Send things to the list, not me. On Mon, Dec 23, 2013 at 5:50 PM, Bill Broadley <bill@broadley.org> wrote:
On 12/16/2013 12:01 AM, grarpamp wrote:
You may have a look of "I2P Bote" it is severless, encrypted mail system, address is the public key, P2P based... nice tool.
As in another post of mine, I'll be looking at that again. My first take was that it stores the messages in the DHT, which didn't seem scalable or reliable at all. I may be wrong as I read more later.
I feel like I walking in halfway into a conversation, I'm guessing this started on the cryptography list that I'm not on.
Your DHT comment caught my attention though. What in particular about DHTs don't seem scalable or reliable?

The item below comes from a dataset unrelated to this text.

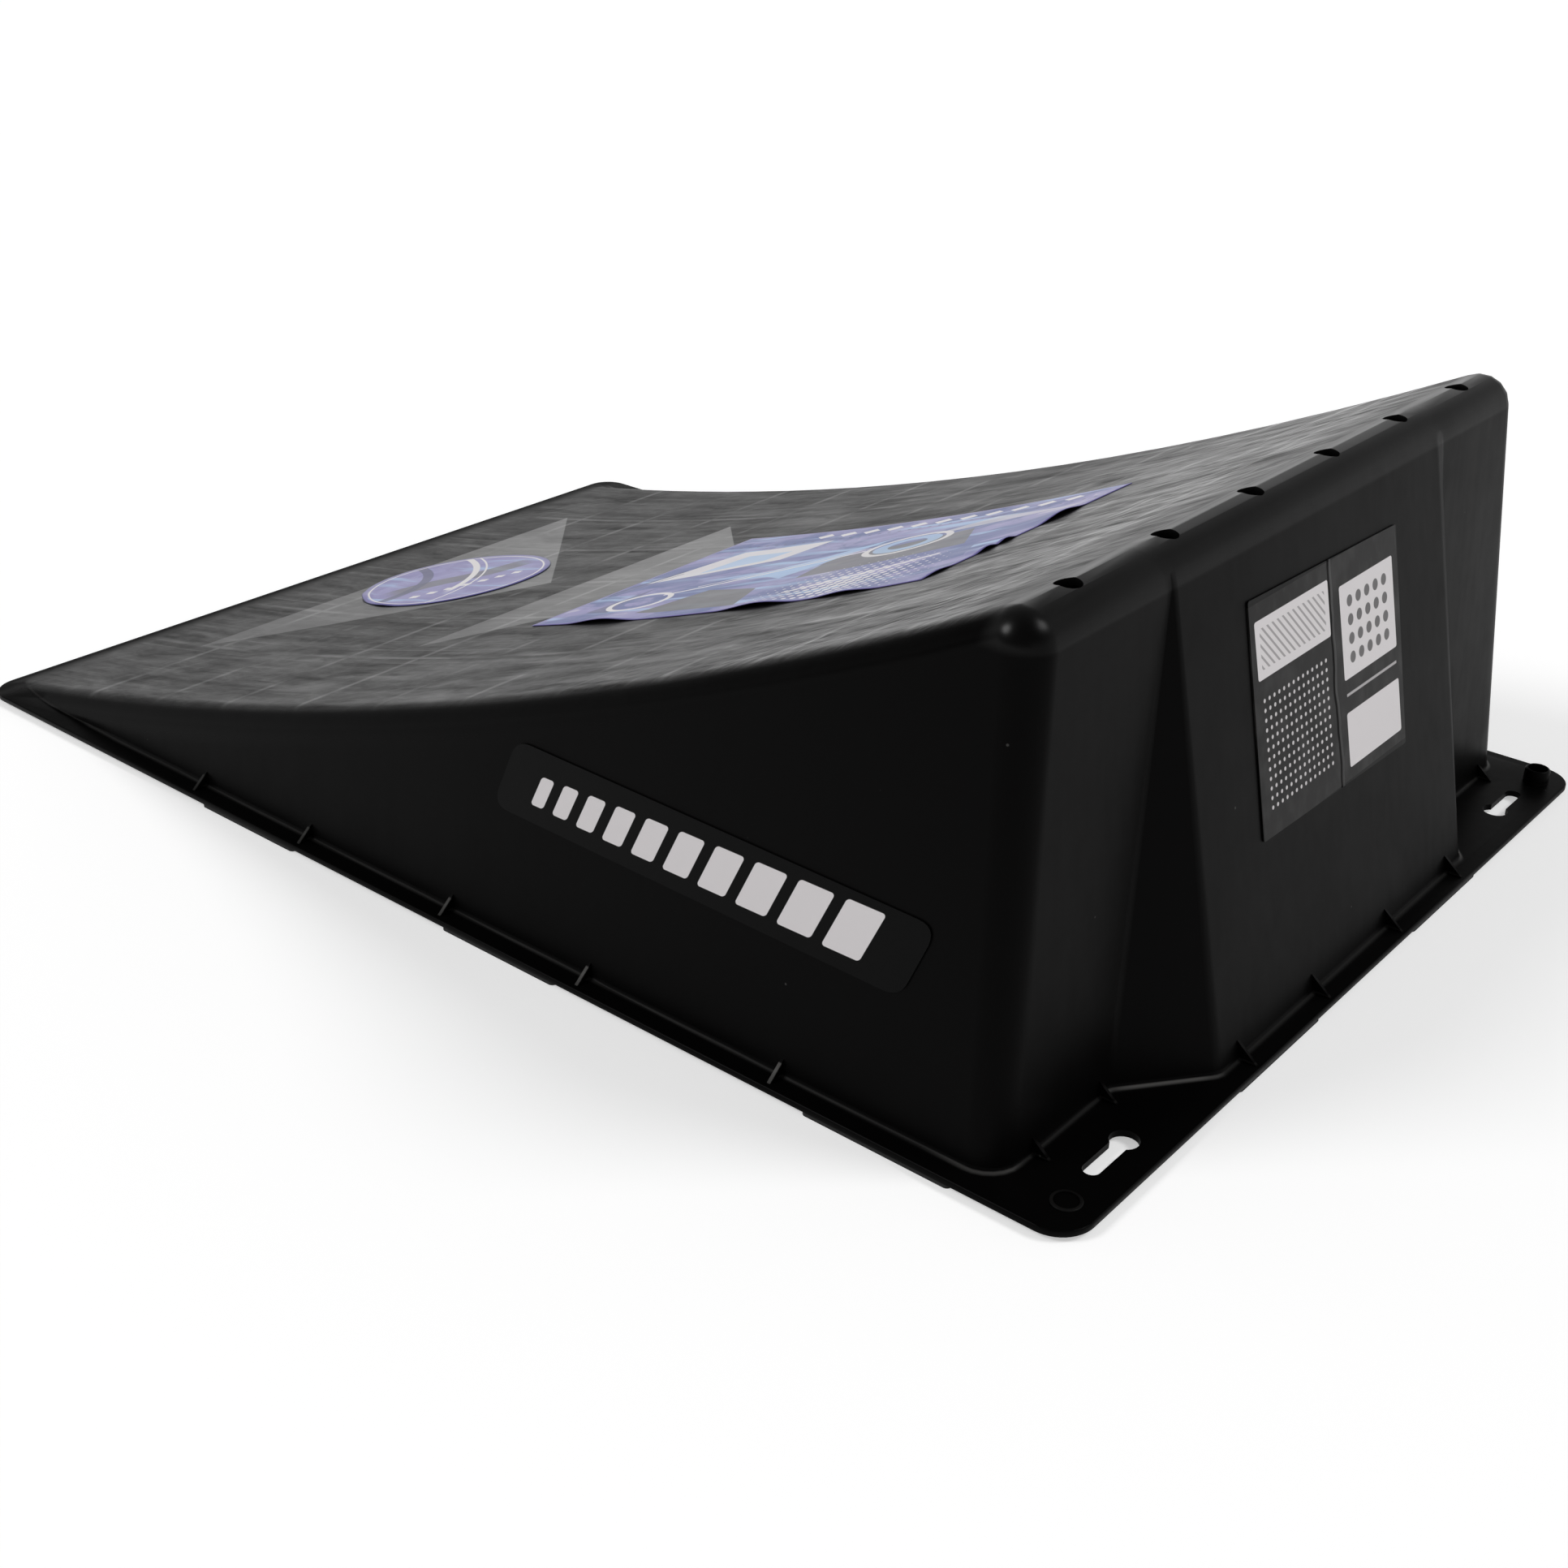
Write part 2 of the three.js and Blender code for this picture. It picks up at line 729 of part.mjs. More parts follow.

Seems like DHTs are regularly in the 5-10M range and I don't see any reason that DHTs couldn't be 10 times that.
Any reasonable churn rate and reliability could be handled with replication. The bit-torrent DHT for instance claims that 45% of users that bootstrap from a central node are reachable 15 minutes later. So typical setups involve 8 nodes per bin, and 20 bins. So every 15 minutes you ping 160 hosts, only reach 45%, and do some work to repopulate the missing slots.
Given the simplicity of the bit-torrent DHT I think there's plenty of room for improvement. Larger routing tables are obvious (at the cost of more network bandwidth to track peers).
The most promising idea for DHT improvements I've seen is to divide peers into 3 latency groups. High, medium, and low. Much like L1 cache, L2 cache, and main memory. That way common queries are very fast, yet all queries still to find keys globally.